What does Mr Peter Munya’s candidacy look like? Mr Munya has many of the formidable characteristics that Martha Karua brings. One key difference between them is electoral math: with Munya as DP, the overwhelming majority of the over one million Meru and Tharaka-Nithi votes would go to Azimio, likely wiping out UDA in the larger Meru region. Moreover, Meru has always had a core Odinga base of roughly 10 per cent of the vote. The three counties in which Raila must do well to beat Ruto in Mt Kenya are Meru with 1.02 million votes, Kiambu with 1.29 million votes and Nakuru with 1.05 million votes. Of the three, only Meru can potentially be fully turned to Azimio. Kiambu and Nakuru counties will split no matter who Mr Odinga chooses for running mate and all three will split, to the relief and benefit of Mr Ruto if Mr. Odinga does not have a Meru running mate.
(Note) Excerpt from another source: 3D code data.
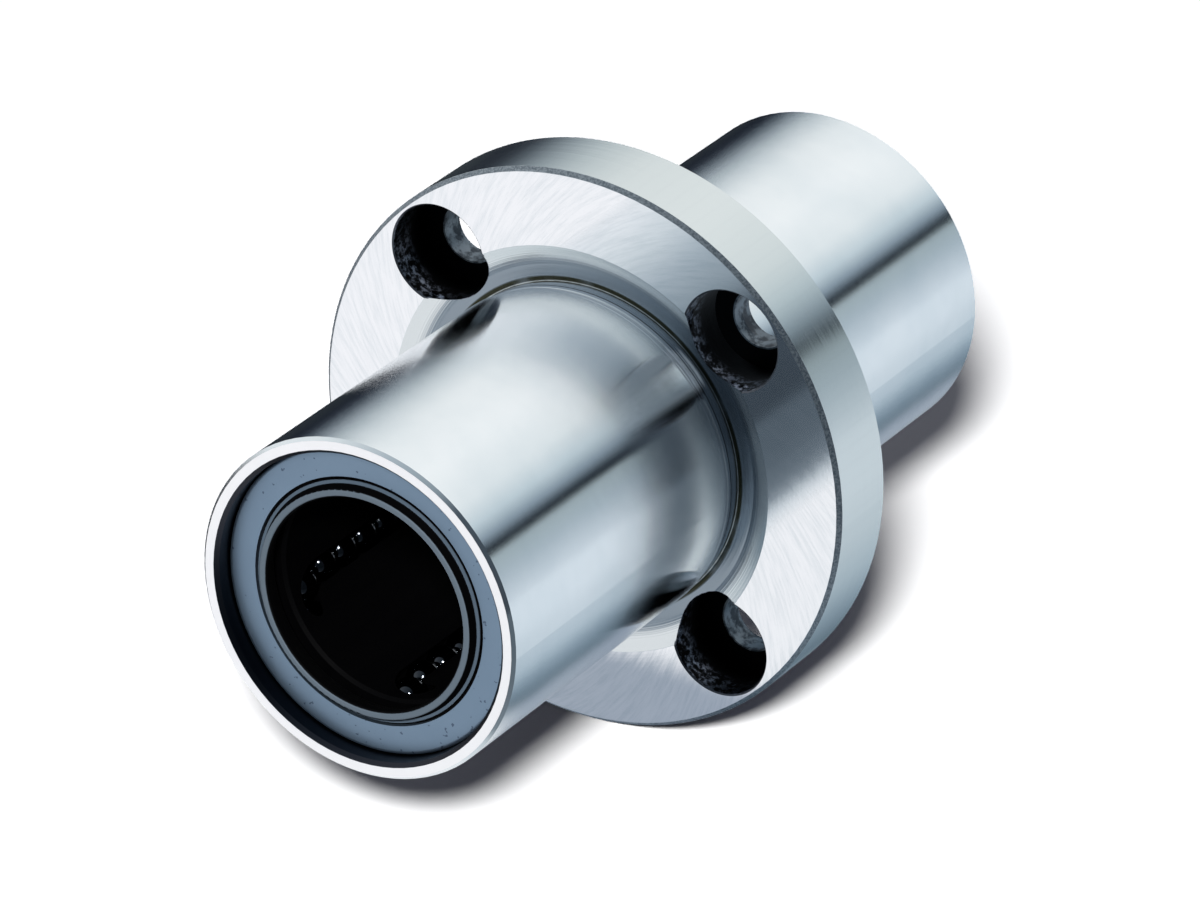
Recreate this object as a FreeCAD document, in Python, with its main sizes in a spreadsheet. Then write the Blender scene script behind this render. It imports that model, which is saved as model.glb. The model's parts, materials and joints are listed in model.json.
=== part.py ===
import FreeCAD, Part
import math
import os
import re

import Sketcher
from FreeCAD import Placement, Rotation, Vector

# Linear ball bearing with a round flange at its middle, for a 20 mm shaft.
# Millimetres. The shaft axis is Y, the origin is the middle of the bearing, and +Z is up.
# The front end, on the side of the counterbores, is at -Y. The rear flange face is the seat.
# Every piece is worked outwards from the shaft: balls, cage, raceways, sleeve, flange.

DRIVING_SIZES = {
    # shaft and balls
    "shaft_dia": 20.0,
    "ball_dia": 3.175,
    "ball_gap": 0.05,  # least space between two balls of a track
    "ball_shaft_gap": 0.02,  # load balls to shaft
    "ball_race_gap": 0.04,  # load balls to raceway
    "ball_return_gap": 0.10,  # return balls to sleeve
    # cage
    "track_count": 5,
    "track_gap": 0.10,  # ball to track wall
    "track_end_wall": 0.75,
    "cage_bore_gap": 0.50,  # shaft to cage
    "cage_sleeve_gap": 0.10,
    "cage_middle_gap": 0.40,  # between the two cages
    "cage_chamfer": 0.30,
    # raceways, raised ribs inside the sleeve
    "race_angle": 16.0,
    "race_ramp": 0.50,
    "race_slot_margin": 1.5,  # slot in the cage beside a raceway, degrees each side
    "race_slot_gap": 0.12,
    # sleeve
    "sleeve_length": 80.0,
    "seat_step": 0.30,  # least step from the bore up to the seal seat
    "rim_wall": 1.50,
    "rim_chamfer": 0.30,
    "mouth_chamfer": 0.37,
    # retaining ring
    "ring_thickness": 0.90,
    "ring_groove_depth": 0.50,
    "ring_height": 1.70,
    "ring_side_gap": 0.05,
    "ring_split_angle": 16.0,
    "ring_corner": 0.20,
    "cage_ring_gap": 0.15,
    # end seal
    "seal_recess": 1.80,
    "seal_thickness": 1.60,
    "seal_fit_gap": 0.02,
    "case_wall": 0.50,
    "case_corner": 0.42,
    "lip_shaft_gap": 0.05,
    "lip_tip_width": 0.78,
    "lip_taper": 0.28,
    "lip_projection": 0.80,
    "lip_land": 0.55,
    "lip_root": 0.75,
    "bead_width": 0.27,
    "bead_groove": 0.32,
    "bead_depth": 0.45,
    "rubber_gap": 0.02,
    # flange and its holes
    "flange_thickness": 8.0,
    "flange_chamfer": 0.40,
    "hole_count": 4,
    "hole_dia": 5.5,
    "head_dia": 9.5,
    "head_floor": 2.6,  # metal left under a screw head
    "head_chamfer": 0.15,
    "head_inner_margin": 0.75,
    "head_outer_margin": 0.75,
    # turned recess in each flange face where the tube meets it, deep in front and shallow at the seat
    "front_recess_width": 3.65,
    "front_recess_floor": 1.40,
    "front_recess_depth": 1.30,
    "front_recess_arc": 6.0,
    "rear_recess_width": 2.60,
    "rear_recess_floor": 0.25,
    "rear_recess_depth": 0.30,
    "rear_recess_arc": 8.0,
    # grinding groove round the tube beside each face
    "root_groove_reach": 1.30,
    "root_groove_depth": 0.22,
}

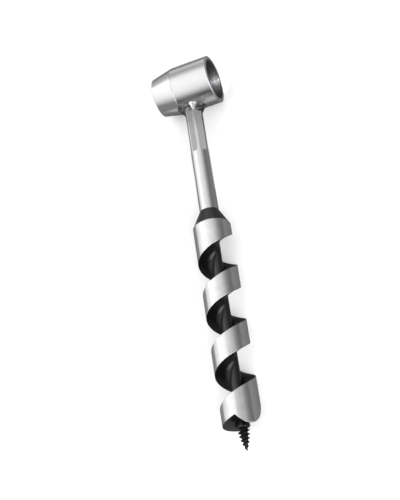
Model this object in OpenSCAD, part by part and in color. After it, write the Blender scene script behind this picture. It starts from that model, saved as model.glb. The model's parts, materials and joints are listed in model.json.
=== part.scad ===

The most intriguing part of a Munya nomination is that it would disrupt Ruto in a high population region – Meru and Tharaka-Nithi – and deny him a true opportunity to copy Raila’s strategy. Ruto’s problem in Meru is that the two giants of Meru politics, Munya and Kiraitu, are in Azimio and the leading UDA person in Meru is Mr Kindiki Kithure, a politician with nowhere near the star power of the other two. So Ruto would probably end up seeking a Mt Kenya candidate from among the Kikuyu, which would help solidify the Meru vote further. But can Munya help sell Raila in the rest of Mt Kenya?

Probably. The reforms Mr Munya has implemented in the coffee, tea, pyrethrum and dairy subsectors have put money in the pockets of many small-holder farmers. These reforms carry substantial political capital but that needs to be cashed in lest it dissipates.

This analysis leaves both candidates in a quandary: If Mr Ruto acts first to pick a running mate, he would give Raila more strategic flexibility. If Raila acts first, Ruto would potentially stay ahead by merely mimicking whatever Mr Odinga does.

But Mr Odinga’s only strategically dominant option is to act first and disrupt Mr Ruto in one or more of the high population counties of Mt Kenya. It is a delicious conundrum. Enjoy.

Wachira Maina is a constitutional lawyer and governance specialist.